Spicy Sweet Potato and Almond Butter Gratin (Adapted from Sweet Potato and Peanut Gratin: River Cottage Cook Veg Everyday, vegan, serves 2)


  • Approximately 500g of sweet potatoes
  • 1/2 block of mori nu silken tofu
  • 1 inch piece of fresh ginger, minced
  • 1 clove of garlic, finely chopped
  • 1 tsp of finely chopped red chilli (I used lazy chilli from a jar)
  • 2 tbsp of almond butter (add a little salt if your nut butter is unsalted)
  • salt and pepper

Pre heat the oven to 190c. Begin by making the tofu cream – blend the silken tofu in a food processor or blender with 1/2 a cup of water and combine with the ginger, garlic and chilli. Peel the potatoes and slice into thin rounds about 2-3 mm thick. Add the potatoes to the tofu cream along with some salt and pepper and mix well.


In a separate bowl mix the almond butter with 2 tbsp of hot water until smooth.


Grease a baking dish (I used two individual ones) and fill half full with the sweet potatoes. Spoon the almond butter on top:


Layer on the rest of the sweet potatoes pouring on any remaining tofu cream in the bowl.


Cover with foil and bake for 20 minutes then remove the foil and bake for another 40 minutes.
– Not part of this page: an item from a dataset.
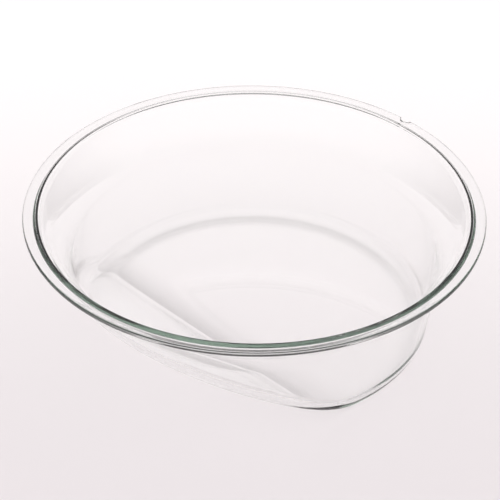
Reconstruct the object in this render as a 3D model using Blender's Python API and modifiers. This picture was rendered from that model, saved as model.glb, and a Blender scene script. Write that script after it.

The potatoes should be tender and browned on the top. Serve!


This is rich, sweet and spicy with a lovely hit of salty creaminess from the almond butter. The topping becomes slightly crispy and caramelised, so good! Due to the ginger, garlic and chilli this has quite an Asian flavour and would go really well with some stir fried veggies like broccoli or a fresh green salad. Obviously this isn’t as creamy as the original recipe would have been, but you could add more of the tofu cream if you wanted a more creamy result.



Are you a fan of the sweet potato and nut butter combo?